On October 17, 2006, Poaches was convicted of two counts of first-degree murder for the deaths of Figueroa and her unborn child.

The disappearance of Figueroa sparked controversy about media coverage because cable news channels, such as CNN, MSNBC, and Fox News Channel, neglected to cover her story in favor of Natalee Holloway, a Caucasian teen missing on the island of Aruba.

Some observers protested that Figueroa's case was similar to the Laci Peterson case (which also covered the same timespan) and thus deserved greater attention, implying that race was a factor in the lack of coverage.

Missing White Woman Syndrome is a phrase coined by social scientists and media commentators to describe the "wall-to-wall coverage" given in media reporting, especially television, to missing person cases involving young, white, upper-middle class women or girls.
Amanda Berry, Gina DeJesus and Michelle Knight in 2013.

The degree of coverage is usually compared with cases concerning a missing male, or missing females of other ethnicity, socioeconomic classes or perceived physical attractiveness.

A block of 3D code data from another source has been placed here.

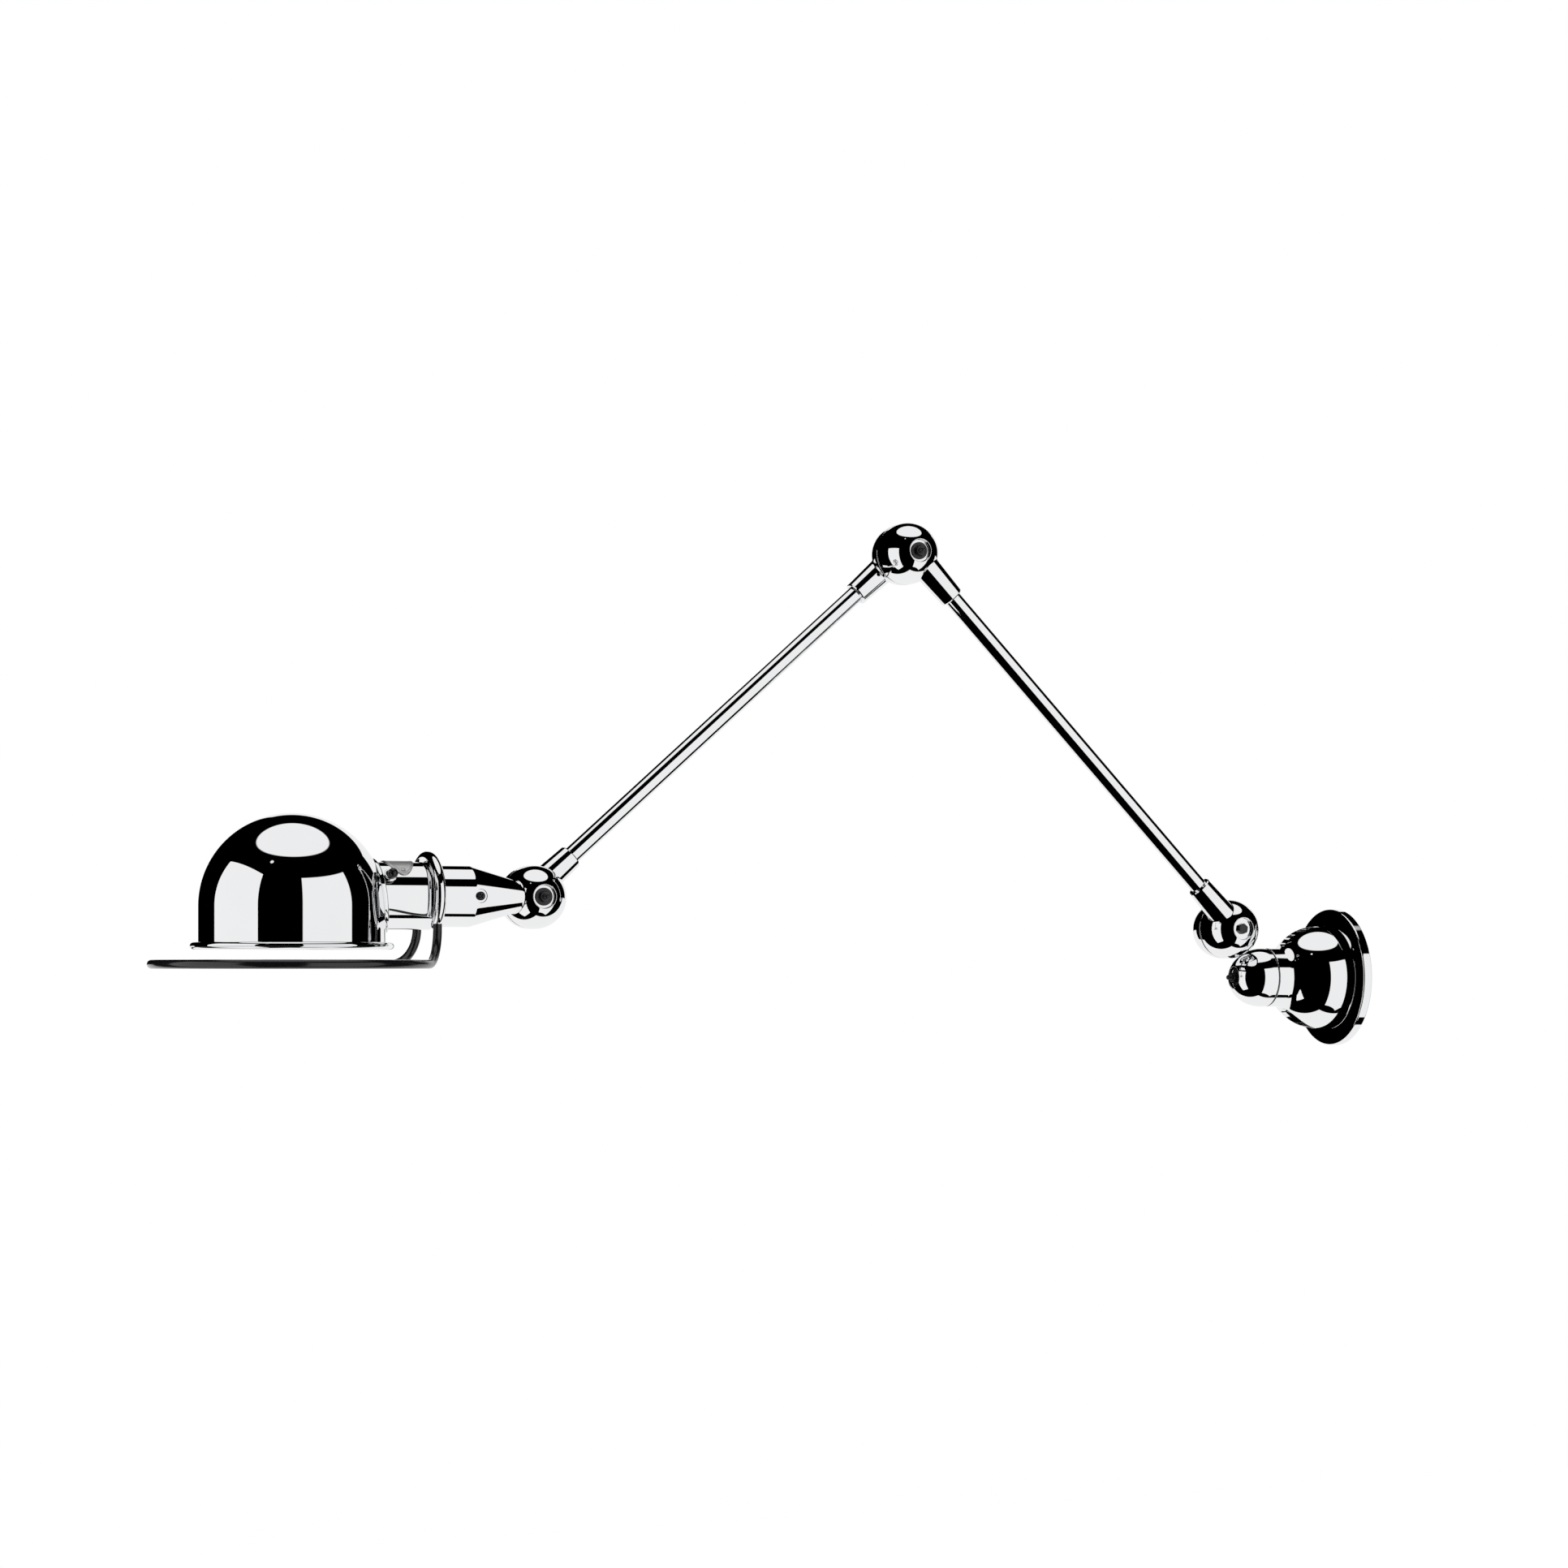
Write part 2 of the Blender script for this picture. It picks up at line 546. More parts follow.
lower = arm_direction(shoulder, elbow)
upper = arm_direction(elbow, wrist)
castings = [("lower_arm_foot", "lower_arm", shoulder, near, "lower_arm_tube", lower),
            ("lower_arm_top", "lower_arm", elbow, near, "lower_arm_tube", -lower),
            ("upper_arm_top", "upper_arm", elbow, far, "upper_arm_tube", upper),
            ("upper_arm_foot", "upper_arm", wrist, far, "upper_arm_tube", -upper)]
for node, body, at, axis, tube, along in castings:
    grids = [turned(joint_half(), at, axis, 224), sleeve(at, axis, axis_line(tube, at), along)]
    fitted(built(node + "_casting", grids), body, "chromed_metal", chrome, node)


# ---- Arm tubes ----
# Two straight chromed steel tubes, 10 mm across, pressed into the sleeves.
first, last = tube_start + 0.5, 282.5
tube_line = [(first, tube_in_r), (first, tube_r), (first + 1, tube_r)]
tube_line += [(x, tube_r) for x in range(30, 275, 12)]
tube_line += [(last - 1, tube_r), (last, tube_r), (last, tube_in_r), (first, tube_in_r)]
for node, body, start, along in (("lower_arm_tube", "lower_arm", shoulder, lower),
                                 ("upper_arm_tube", "upper_arm", elbow, upper)):
    tube = built(node + "_drawn", [turned(tube_line, axis_line(node, start), along, 96)])
    fitted(tube, body, "chromed_metal", chrome, node)


# ---- Knuckle ----
# One chromed casting that joins the bell to the lower arm: a joint half at each end of a short
# neck with a raised collar, cut away where the arm's own half turns past it.
neck_start = np.array([swivel[0] - 4, 0, 0])
neck_end = np.array([shoulder[0], 0, shoulder[2]])
neck_l = np.linalg.norm(neck_end - neck_start)
neck_way = (neck_end - neck_start) / neck_l
neck_r, collar_r, collar_half = 7.5, 9.1, 1.4


def neck_line(t):
    """The neck's radius, the same all the way."""
    return np.full_like(np.asarray(t, float), neck_r)


foot_rows, n, _ = rooted(swivel, out, neck_start, neck_way, neck_line, 1.2, 128)
head_rows, n2, _ = rooted(shoulder, far, neck_end, -neck_way, neck_line, 1.2, 128)
middle = neck_l / 2
collar = rounded([(middle - 2.6, neck_r), (middle - collar_half, neck_r), (middle - collar_half, collar_r),
                  (middle + collar_half, collar_r), (middle + collar_half, neck_r), (middle + 2.6, neck_r)],
                 [0.35, 0.7, 0.7, 0.35], 5)
collar_rows = neck_start + collar[:, 0, None, None] * neck_way + collar[:, 1, None, None] * n
neck_lower = np.concatenate([foot_rows, collar_rows,
                             np.broadcast_to(neck_start + (middle + 3) * neck_way, (1,) + n.shape)])
neck_upper = np.concatenate([head_rows, (neck_start + (middle + 1) * neck_way + neck_r * n2)[None],
                             np.broadcast_to(neck_start + middle * neck_way, (1,) + n2.shape)])
turn_r = joint_r + 1.2
clearance = built("clearance", [turned(rounded([(-0.4, 0), (-0.4, turn_r), (22, turn_r), (22, 0)], [0, 0]),
                                       shoulder, near, 128)])
neck_piece = without(built("neck", [neck_lower, neck_upper]), clearance)
knuckle = built("knuckle_casting", [turned(joint_half(), swivel, out, 224),
                                    turned(joint_half(), shoulder, far, 224)])
fitted(with_surface(knuckle, neck_piece), "knuckle", "chromed_metal", chrome, "double_knuckle")


# ---- Joint bolts, washers and nuts ----
# A 3 mm bolt of blackened steel clamps each joint: its hexagon head sits in one half's recess,
# a washer and a nut in the other's, and its rounded end stands out of the nut.
def hexagon(at, axis, low, high, flats, bore, turn_by, chamfer_low, chamfer_high, steps=144):
    """A hexagon nut or head. The radius at angle a is (flats / 2) / cos(a folded into 30 degrees), and a
    30 degree cone takes off the corners: z = top - (radius - flats / 2) tan 30."""
    axis, e1, e2 = square_to(axis)
    a = np.linspace(0, 2 * np.pi, steps, endpoint=False)
    ring = np.cos(a + turn_by)[:, None] * e1 + np.sin(a + turn_by)[:, None] * e2
    folded = (a + np.pi / 6) % (np.pi / 3) - np.pi / 6
    edge = flats / 2 / np.cos(folded)
    drop = (edge - flats / 2 * 0.97) * math.tan(math.radians(30))
    z_low, z_high = low + drop * chamfer_low, high - drop * chamfer_high
    face_r = flats / 2 * 0.97
    rows = [(low, bore), (low, face_r), (z_low, edge), (z_low + 0.04, edge), (z_high - 0.04, edge), (z_high, edge),
            (high, face_r), (high, bore), (low, bore)]
    rows = [(np.broadcast_to(z, steps), np.broadcast_to(r, steps)) for z, r in rows]
    return np.stack([np.asarray(at) + z[:, None] * axis + r[:, None] * ring for z, r in rows])


def threaded(at, axis, low, high, radius, pitch):
    """The bolt's thread: radius less a tooth that follows the helix, r = R - 0.3 pitch (1 - |saw|), where saw
    runs from -1 to 1 over each turn of z / pitch - a / 2 pi. A rounded end closes it."""
    axis, e1, e2 = square_to(axis)
    a = np.linspace(0, 2 * np.pi, 48, endpoint=False)
    ring = np.cos(a)[:, None] * e1 + np.sin(a)[:, None] * e2
    end_l = 0.9
    z = np.linspace(low, high - end_l, 70)[:, None]
    tooth = np.abs((z / pitch - a / (2 * np.pi)) % 1 - 0.5) * 2
    r = radius - 0.3 * pitch * (1 - tooth)
    r[0] = 0
    end = np.linspace(0, np.pi / 2, 8)
    cap_z, cap_r = high - end_l + end_l * np.sin(end), (radius - 0.12) * np.cos(end)
    body = np.asarray(at) + z[..., None] * axis + r[..., None] * ring
    return np.concatenate([body, np.asarray(at) + cap_z[:, None, None] * axis + cap_r[:, None, None] * ring])


bolt_r, flats, head_h, washer_z, washer_top, nut_top, tip = 1.5, 5.5, 2.2, 19.3, 20.1, 22.5, 26.2


def bolt(at, axis, head_z):
    """A hexagon head below head_z, a plain shank and a threaded end."""
    shank = turned([(head_z - 0.2, 0), (head_z - 0.2, bolt_r), (20, bolt_r), (20, 0)], at, axis, 48)
    head_part = hexagon(at, axis, head_z - head_h, head_z, flats, 0, 0.3, 1, 0)
    return [shank, head_part, threaded(at, axis, 19.5, tip, bolt_r, 0.5)]


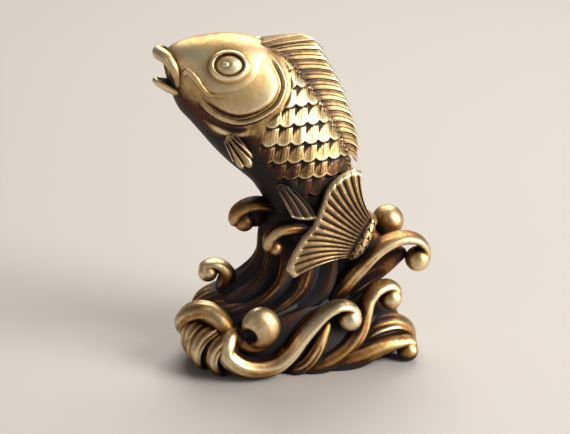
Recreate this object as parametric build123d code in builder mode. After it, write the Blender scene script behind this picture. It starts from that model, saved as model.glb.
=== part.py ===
from build123d import *
import math
import os

os.makedirs("parts", exist_ok=True)

# A leaping carp on curling waves, a small desk ornament of cast brass.
# X runs along the base, the fish faces -X, Y is its thickness and Z is up.
# The origin is the centre of the flat underside. Lengths are in millimetres.

# The wave base
base_length = 43.0
base_width = 29.0
seat_height = 24.2
mound_height = 12.6
fullness_share = 0.85
flute_depth = 1.1
flutes = 13

# The crests that curl off the base: a band that ends in a ball
crest_band = 4.0
crest_thickness = 2.6
crest_ball = 4.6

# The fish, measured from its seat on top of the waves
seat_offset = 3.0
fish_reach = 29.0
fish_rise = 35.0
fish_thickness = 15.2
scale_rows = 10
scale_bump = 0.5
scale_notch_share = 0.6
scales_round = 18
mouth_width = 3.6
mouth_height = 4.4
mouth_depth = 3.0
lip_thickness = 2.1
gill_rise = 1.0
gill_rim_rise = 0.6
gill_rim_width = 1.2
eye_length = 6.8
eye_height = 5.4
eye_rise = 0.9
eye_rim = 0.9
eye_groove = 0.55
eye_tilt = 30.0
barbel_thickness = 1.3

# The fins
dorsal_root = 2.0
dorsal_edge = 1.1
dorsal_rays = 10
tail_reach = 14.0
tail_span = 18.0
tail_lean = 4.0
tail_thickness = 1.4
tail_edge = 1.1
tail_rays = 12
stem_thickness = 3.4
stem_depth = 6.6
side_fin_thickness = 1.6
side_fin_edge = 1.0
side_fin_rays = 4
fin_groove_share = 0.62
fin_edge_share = 0.96

half_length = base_length / 2
half_width = base_width / 2
half_thickness = fish_thickness / 2
toward, away = Vector(0, -1, 0), Vector(0, 1, 0)
placed = []


def meets(box, other):
    """Says whether two boxes meet."""
    pairs = zip(tuple(box.min) + tuple(other.min), tuple(other.max) + tuple(box.max))
    return all(low < high for low, high in pairs)


def finish(block, name):
    """Seats a piece against the pieces made before it, and writes it."""
    box = block.part.bounding_box()
    near = [other for other, other_box in placed if meets(box, other_box)]
    seated = block.part - near if near else block.part
    with BuildPart() as whole:
        add(seated.solids().sort_by(SortBy.VOLUME)[-1])
    whole.part.label = name
    export_step(whole.part, f"parts/{name}.step")
    placed.append((whole.part, whole.part.bounding_box()))


def wave_point(share):
    """A place on the base, from shares of its half length, half width and seat height."""
    x, y, z = share
    return Vector(x * half_length, y * half_width, z * seat_height)


def fish_point(x_share, y_share, z_share):
    """A place on the fish, from shares of its reach, half thickness and rise."""
    x = seat_offset + x_share * fish_reach
    return Vector(x, y_share * half_thickness, seat_height + z_share * fish_rise)


def ring(half_x, half_y, sides, turn=0.0):
    """The corners of an oval polygon."""
    angles = [turn + 2 * math.pi * i / sides for i in range(sides)]
    return [(half_x * math.cos(a), half_y * math.sin(a)) for a in angles]


def oblong(half_x, half_y, sides):
    """The corners of an oval with fuller shoulders."""
    corners = ring(1, 1, sides)
    return [(half_x * math.copysign(abs(x) ** fullness_share, x),
             half_y * math.copysign(abs(y) ** fullness_share, y)) for x, y in corners]


def on_plane(plane, corners):
    """The places of flat corners on a plane."""
    return [plane.from_local_coords(corner) for corner in corners]


def skin(rings):
    """A closed solid through rings of points, with flat three-cornered facets."""
    facets = []
    for low, high in zip(rings, rings[1:]):
        for i in range(len(low)):
            j = (i + 1) % len(low)
            facets.append(Face(Wire.make_polygon([low[i], low[j], high[j]])))
            facets.append(Face(Wire.make_polygon([low[i], high[j], high[i]])))
    facets.append(Face(Wire.make_polygon(rings[0])))
    facets.append(Face(Wire.make_polygon(rings[-1])))
    return Solid(Shell(facets))


def station(path, place, axis):
    """A section plane on a path, with its width along the axis."""
    point, ahead = path @ place, path % place
    side = axis - ahead * axis.dot(ahead)
    return Plane(origin=point, x_dir=side, z_dir=ahead)


# Nothing reaches below the surface that the ornament stands on
with BuildPart() as ground:
    with BuildSketch():
        Rectangle(2 * base_length, 2 * base_width)
    extrude(amount=-mound_height)
placed.append((ground.part, ground.part.bounding_box()))

# The mound: ovals that shift to the left as they rise, under all the crests
# Each row: height, shift, half length and half width, in shares of the base
mound_shares = [
    (0, 0, 0.91, 0.87),
    (0.21, 0, 0.93, 0.88),
    (0.53, -0.04, 0.87, 0.79),
    (0.74, -0.13, 0.79, 0.69),
    (0.87, -0.22, 0.68, 0.58),
    (0.95, -0.32, 0.54, 0.44),
    (0.99, -0.37, 0.35, 0.28),
]
mound_rings = []
for z_share, shift_share, x_share, y_share in mound_shares:
    level = Plane.XY.offset(z_share * mound_height)
    oval = oblong(x_share * half_length, y_share * half_width, 24)
    mound_rings.append(on_plane(level, [(x + shift_share * half_length, y) for x, y in oval]))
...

The actual phrase comes from Sheri Parks, an associate professor at the University of Maryland, who used the term in a 2006 interview with CNN to describe this observed media trend.

On the ABC's Nightline, there's a story about Black & Missing, an organization devoted to finding missing people of color. They work everyday trying to find missing people. They work harder than the junk food media.

It has to be more like an unarmed teenager being shot and killed by a neighborhood watch volunteer to make the junk food media coverage.

Still with the celebration of the three missing Cleveland women and the agony of defeat in the George Zimmerman trial, we must keep an open mind to what happens in America.

The junk food media will always rile us into political action. This Trayvon Martin and Cleveland Three will spark a decision about race.

Hopeful that things will turn out for the better for all the missing people in the world. It's a shame that the media overlooks those people because of a ratings grabbing event.